Health and Safety Podcast Transcript: Jan. 9, 2013
Hello, and welcome to the Fairfax County Health and Safety Podcast
for January 9, 2013. I’m Jim Person, Fairfax County emergency
information officer. Coming up, learn about this year’s statewide tornado
drill, National Radon Action Month, wintertime home fires and winter
storm preparedness. Links to topics mentioned in this podcast can be
found online at www.fairfaxcounty.gov.
Virginia’s annual Statewide Tornado Drill will take place Tuesday, March 12, at 9:45 a.m. The tornado drill is an important statewide safety exercise. In recent years Virginia has been hard hit by multiple tornadoes that have cost lives and left extensive property damage. Some communities continue to recover from devastating tornadoes. In each of the past two years, some 1.2 million Virginians have registered to participate in the Statewide Tornado Drill. Registration for this year’s drill is now open. To register and to learn more about planning a tornado drill, go to www.vaemergency.gov and click through the rotating graphics at the top of the page, or go to www.ReadyVirginia.gov. The Statewide Tornado Drill is sponsored by the Virginia Department of Emergency Management, Ready Virginia and the National Weather Service in cooperation with local emergency management offices. If you’d like assistance in planning a tornado drill at your workplace, contact the Fairfax County Office of Emergency Management at 571-350-1000, TTY 711; or by email at email@example.com.
EPA, the Environmental Protection Agency, is promoting National Radon Action Month in January to encourage all residents to test buildings for radon – an invisible, odorless, tasteless and potentially deadly gas that can cause lung cancer. EPA offers four steps to protect against radon poisoning:
Test your home. Radon testing is easy and inexpensive. Learn how to
obtain an easy-to-use test kit at www.epa.gov.
Attend a National Radon Action Month event.
Spread the word about radon and encourage your friends and neighbors to
test their homes.
- If you are considering buying a new home, look for builders who use radon-resistant new construction and purchase a radon-resistant home.
For more information about radon and safety, visit EPA’s National Radon Action Month website. EPA.gov has more details.

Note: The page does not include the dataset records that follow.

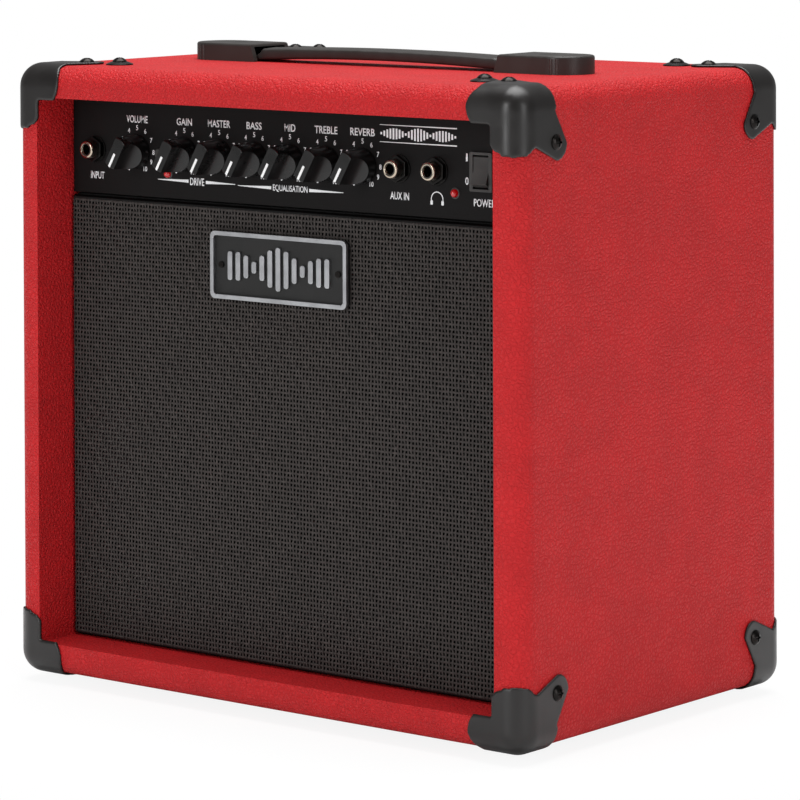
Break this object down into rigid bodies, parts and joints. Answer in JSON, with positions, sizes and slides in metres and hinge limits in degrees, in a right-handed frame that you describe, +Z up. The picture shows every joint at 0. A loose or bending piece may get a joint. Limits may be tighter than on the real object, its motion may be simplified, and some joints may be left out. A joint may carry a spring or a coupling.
{
  "type": "guitar amplifier",
  "caption": "Compact guitar combo amplifier: vinyl-covered cabinet, recessed control panel with rotary controls and jacks over a woven grille, corner protectors and a strap handle.",
  "frame": {"origin": "on the floor at the centre of the footprint", "axes": "+X to the right seen from the front, +Y from front to back, +Z up"},
  "size_m": [0.3998, 0.268, 0.393],
  "materials": {
    "wood_board": "bare medium density fibreboard",
    "board_black": "black-stained board",
    "vinyl_red": "leather-grain vinyl",
    "grille_cloth": "coarse basket weave",
    "badge_black": "satin",
    "badge_silver": "satin metallised",
    "protector_black": "fine satin moulding",
    "screw_black": "black zinc",
    "handle_plastic": "satin moulding",
    "handle_rubber": "smooth satin",
    "foot_rubber": "matte",
    "rear_board": "black covering on board",
    "panel_black": "satin black with white print",
    "tray_steel": "zinc plated",
    "washer_black": "black zinc",
    "jack_black": "moulded body with bright ring",
    "knob_black": "satin moulding",
    "led_red": "clear red lens",
    "switch_black": "satin moulding",
    "pot_metal": "plated can",
    "pcb_green": "solder mask",
    "component_dark": "sleeved parts",
    "heatsink_alu": "anodised",
    "transformer_iron": "varnished laminations and winding",
    "basket_black": "pressed steel, painted",
    "magnet_ferrite": "ferrite and plated steel",
    "surround_rubber": "matte",
    "cone_paper": "pressed paper",
    "spider_cloth": "treated cloth",
    "coil_former": "coil former"
  },
  "bodies": {
    "cabinet": {"badge_plate": "badge_black", "badge_rivets": "screw_black", "badge_trim": "badge_silver", "baffle_board": "board_black", "board_components": "component_dark", "bottom_panel": "wood_board", "cabinet_screws": "screw_black", "chassis_screws": "screw_black", "chassis_tray": "tray_steel", "circuit_board": "pcb_green", "control_panel": "panel_black", "corner_protectors_front": "protector_black", "corner_protectors_rear": "protector_black", "cup_washers": "washer_black", "drive_switch": "switch_black", "grille_cloth": "grille_cloth", "grille_frame": "board_black", "handle_cap_left": "handle_plastic", "handle_cap_right": "handle_plastic", "handle_screws": "screw_black", "heatsink": "heatsink_alu", "indicator_leds": "led_red", "jack_aux": "jack_black", "jack_footswitch": "jack_black", "jack_input": "jack_black", "jack_nuts": "washer_black", "jack_phones": "jack_black", "jack_washers": "washer_black", "mains_inlet": "switch_black", "mains_transformer": "transformer_iron", "panel_cleats": "board_black", "pot_bodies": "pot_metal", "pot_nuts": "washer_black", "power_switch_housing": "switch_black", "rear_panel_lower": "rear_board", "rear_panel_screws": "screw_black", "rear_panel_upper": "rear_board", "rubber_feet": "foot_rubber", "side_panel_left": "wood_board", "side_panel_right": "wood_board", "speaker_basket": "basket_black", "speaker_magnet": "magnet_ferrite", "speaker_screws": "screw_black", "speaker_spider": "spider_cloth", "speaker_surround": "surround_rubber", "top_panel": "wood_board", "vinyl_covering": "vinyl_red"},
    "power_rocker": {"power_rocker": "switch_black"},
    "drive_button": {"drive_button": "switch_black"},
    "speaker_cone": {"speaker_cone": "cone_paper", "dust_cap": "cone_paper", "voice_coil": "coil_former"},
    "handle_strap": {"handle_strap": "handle_rubber"},
    "knob_volume": {"knob_volume": "knob_black"},
    "knob_gain": {"knob_gain": "knob_black"},
    "knob_master": {"knob_master": "knob_black"},
    "knob_bass": {"knob_bass": "knob_black"},
    "knob_middle": {"knob_middle": "knob_black"},
    "knob_treble": {"knob_treble": "knob_black"},
    "knob_reverb": {"knob_reverb": "knob_black"}
  },
  "joints": [
    {"name": "volume_turn", "type": "hinge", "parent": "cabinet", "child": "knob_volume", "pos_m": [-0.1226, -0.1, 0.3296], "axis": [0, 1, 0], "range_deg": [0, 300]},
    {"name": "gain_turn", "type": "hinge", "parent": "cabinet", "child": "knob_gain", "pos_m": [-0.0838, -0.1, 0.3296], "axis": [0, 1, 0], "range_deg": [0, 300]},
    {"name": "master_turn", "type": "hinge", "parent": "cabinet", "child": "knob_master", "pos_m": [-0.0557, -0.1, 0.3296], "axis": [0, 1, 0], "range_deg": [0, 300]},
    {"name": "bass_turn", "type": "hinge", "parent": "cabinet", "child": "knob_bass", "pos_m": [-0.0278, -0.1, 0.3296], "axis": [0, 1, 0], "range_deg": [0, 300]},
    {"name": "middle_turn", "type": "hinge", "parent": "cabinet", "child": "knob_middle", "pos_m": [0.0003, -0.1, 0.3296], "axis": [0, 1, 0], "range_deg": [0, 300]},
    {"name": "treble_turn", "type": "hinge", "parent": "cabinet", "child": "knob_treble", "pos_m": [0.0282, -0.1, 0.3296], "axis": [0, 1, 0], "range_deg": [0, 300]},
    {"name": "reverb_turn", "type": "hinge", "parent": "cabinet", "child": "knob_reverb", "pos_m": [0.056, -0.1, 0.3296], "axis": [0, 1, 0], "range_deg": [0, 300]},
    {"name": "power_rock", "type": "hinge", "parent": "cabinet", "child": "power_rocker", "pos_m": [0.1442, -0.0968, 0.3304], "axis": [1, 0, 0], "range_deg": [0, 20]},
    {"name": "drive_press", "type": "slide", "parent": "cabinet", "child": "drive_button", "axis": [0, 1, 0], "range_m": [0, 0.0025], "stiffness_N_per_m": 300},
    {"name": "cone_travel", "type": "slide", "parent": "cabinet", "child": "speaker_cone", "axis": [0, 1, 0], "range_m": [-0.004, 0.004], "stiffness_N_per_m": 1500, "deforming": ["speaker_surround", "speaker_spider"]},
    {"name": "strap_lift", "type": "slide", "parent": "cabinet", "child": "handle_strap", "axis": [0, 0, 1], "range_m": [0, 0.004]}
  ]
}
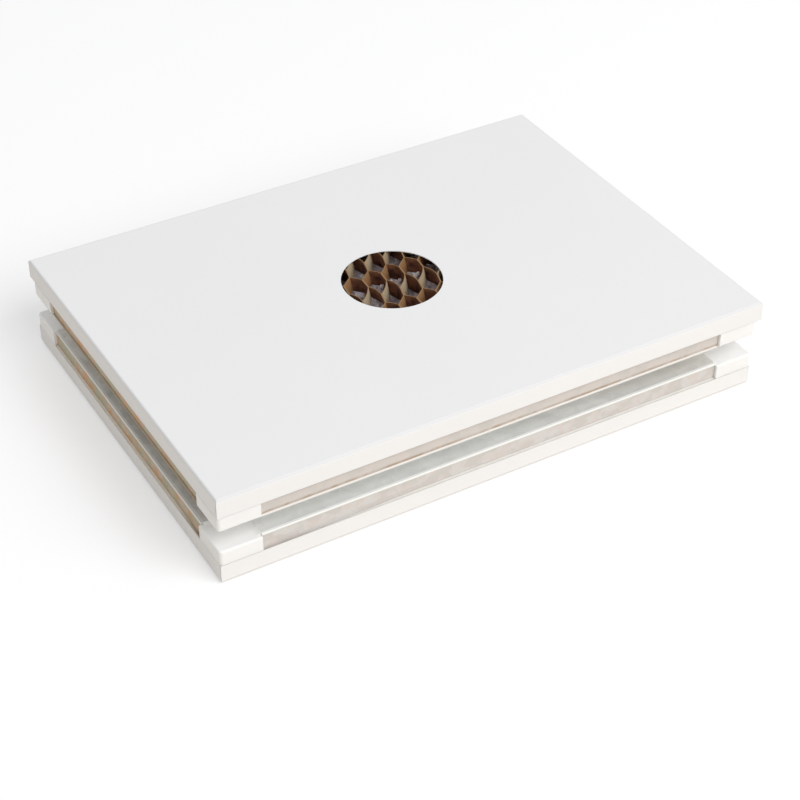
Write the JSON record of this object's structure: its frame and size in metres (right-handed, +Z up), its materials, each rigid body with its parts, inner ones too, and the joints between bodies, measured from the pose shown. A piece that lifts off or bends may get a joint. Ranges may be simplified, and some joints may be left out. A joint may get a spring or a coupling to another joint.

During winter, the chance of home fires increases. Having home fire sprinklers not only saves lives, but can increase chances of surviving a fire by more than 82 percent. Additionally, they can decrease home damage up to 97 percent. Best of all, fire sprinklers are a low cost way to help save lives if a fire does happen. For other fire safety tips, visit the U.S. Fire Administration website at www.usfa.fema.gov or the Fairfax County Fire and Rescue Department Web page at www.fairfaxcounty.gov/fr.
Finally, when a winter storm is imminent, the National Weather Service will issue a winter storm warning or blizzard warning six to 18 hours before the storm strikes. This is a signal to take the necessary precautions to keep you and your loved ones safe. Start preparing today before a winter storm warning is even issued with the following steps:
Update your emergency kit with winter weather items.
Keep up with your local forecast at www.weather.gov or mobile.weather.gov
on your phone.
Review your family communications plan.
Purchase a NOAA weather radio or download one of the many apps offering
a NOAA weather radio signal and alerts.
Learn more about winter weather preparedness at www.ready.gov/winter-weather. And be sure to follow the Fairfax County Emergency Information Blog for the latest preparedness information and news during an emergency. You also can get the blog updates by mail; sign up on the site at www.fairfaxcounty.gov/emergency/blog.
That’s it for this edition of the Fairfax County Health and Safety Podcast, produced by the Fairfax County, Virginia government. Thanks for listening. Additional information about health and safety topics and emergency preparedness may be found online at www.fairfaxcounty.gov. And remember, if you have a police, fire or medical emergency, call 9-1-1. For non-emergency needs, call 703-691-2131.